Stored items from a collection:

#####

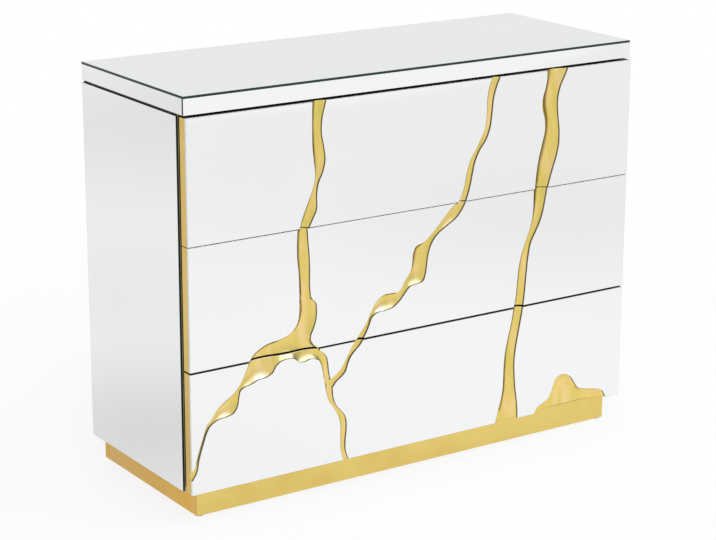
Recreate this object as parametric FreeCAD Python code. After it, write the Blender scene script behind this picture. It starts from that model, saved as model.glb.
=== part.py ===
import FreeCAD, Part
import math
import os
from FreeCAD import Placement, Rotation, Vector

# Mirrored chest of three push-to-open drawers, with gold veins carved through its fronts.
# Millimetres. The origin is on the floor under the middle of the chest: +X to the right as
# seen from the front, +Y to the back, +Z up.

# ---------------------------------------------------------------- driving dimensions
# Whole chest
width = 1000.0
depth = 385.0
height = 785.0

# Mirror glass and boards
glass = 4.0                  # every mirror sheet
glass_arris = 0.6            # ground edge of the top sheet
top_core = 30.0              # thickness of the top's board
side_board = 15.0
bottom_board = 15.0
back_panel = 5.0
back_rebate = 8.0            # how far the back laps onto each side board
rail_height = 15.0           # cross rails lie flat
rail_depth = 60.0
shadow_gap = 4.5             # side mirror stops this far under the top

# Plinth
glide_height = 3.0
glide_radius = 10.0
glide_inset = 10.5           # glide centre from the plinth's outer faces
glide_pin_radius = 2.0
glide_pin_length = 12.0
plinth_height = 50.0
plinth_board = 18.0
plinth_setback = 22.0        # front and sides, from the faces of the chest
plinth_back_setback = 6.0
corner_block = 32.0
corner_block_rise = 6.0      # block's underside above the plinth's

# Drawer fronts
front_count = 3
front_board = 18.0
front_inset = 1.0            # each end, from the sides of the chest
front_proud = 6.0            # fronts stand this far before the top
front_gaps = (3.5, 1.5)      # between one front and the next, from the lowest up
top_gap = 4.0                # between the top and the uppermost front
front_lift = 2.0             # lowest front above the plinth
push_gap = 10.0              # front board to carcass, room to push the drawer in

# Drawer boxes
box_board = 12.0
box_bottom = 5.0
box_height = 150.0
box_back_gap = 28.0          # box to back panel
box_rise = 27.0              # box above the lower edge of its front
groove_depth = 5.0           # for the box bottom
groove_rise = 12.0
groove_clearance = 0.5

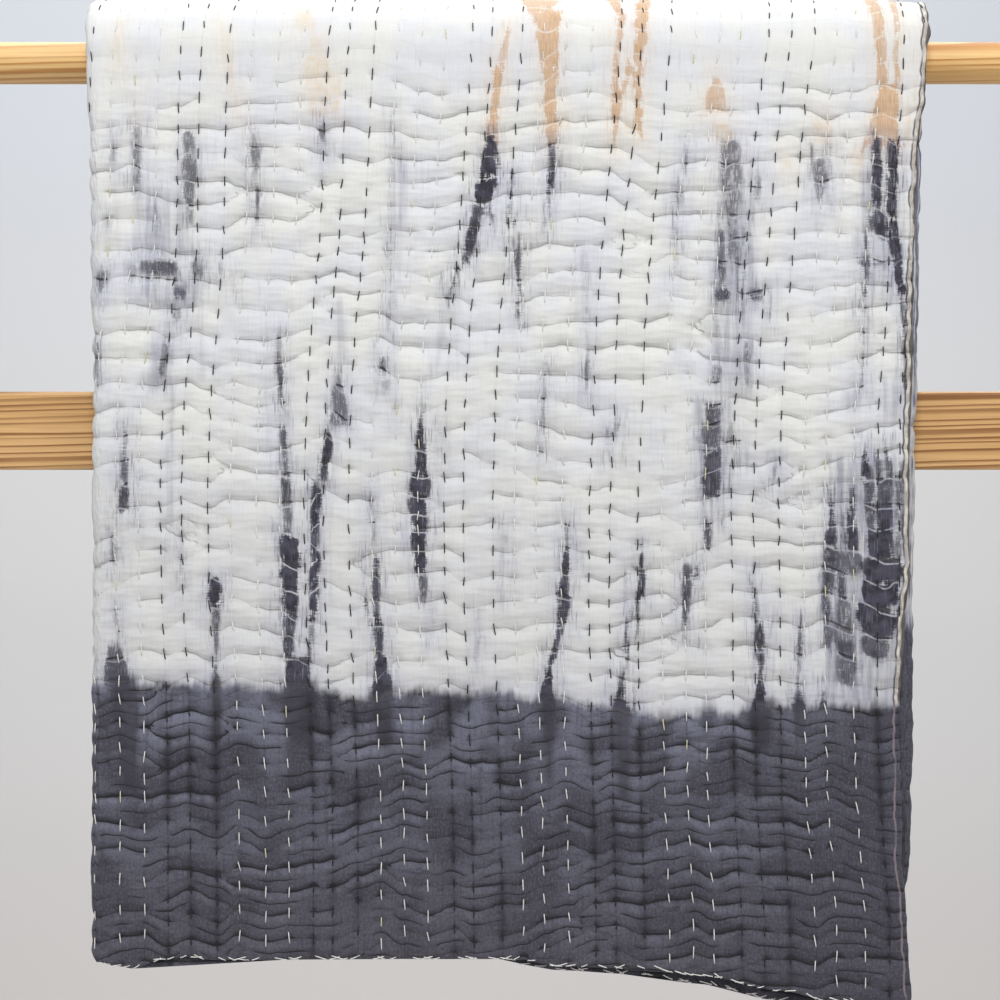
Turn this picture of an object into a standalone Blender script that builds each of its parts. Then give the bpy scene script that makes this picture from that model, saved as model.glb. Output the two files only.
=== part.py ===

#####

**WHAT TO DO**
Return only the lines spanning from the first line of the material through the line with "from FreeCAD import", copied exactly, both ends kept.

**ANSWER TO THIS EXERCISE**
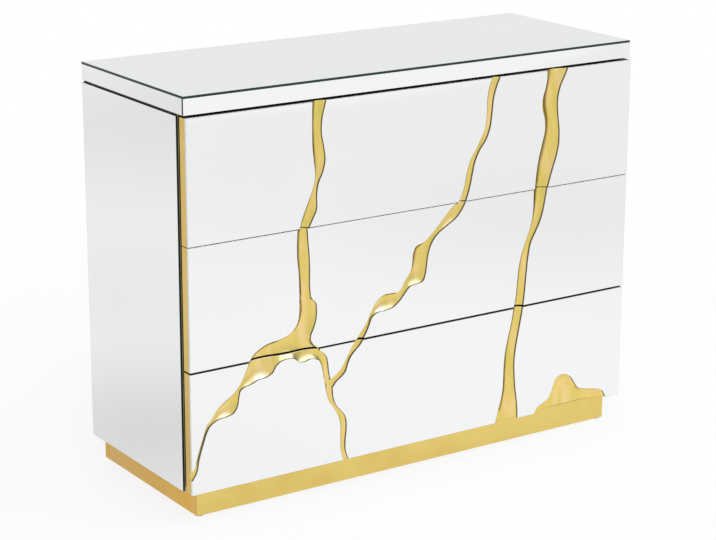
Recreate this object as parametric FreeCAD Python code. After it, write the Blender scene script behind this picture. It starts from that model, saved as model.glb.
=== part.py ===
import FreeCAD, Part
import math
import os
from FreeCAD import Placement, Rotation, Vector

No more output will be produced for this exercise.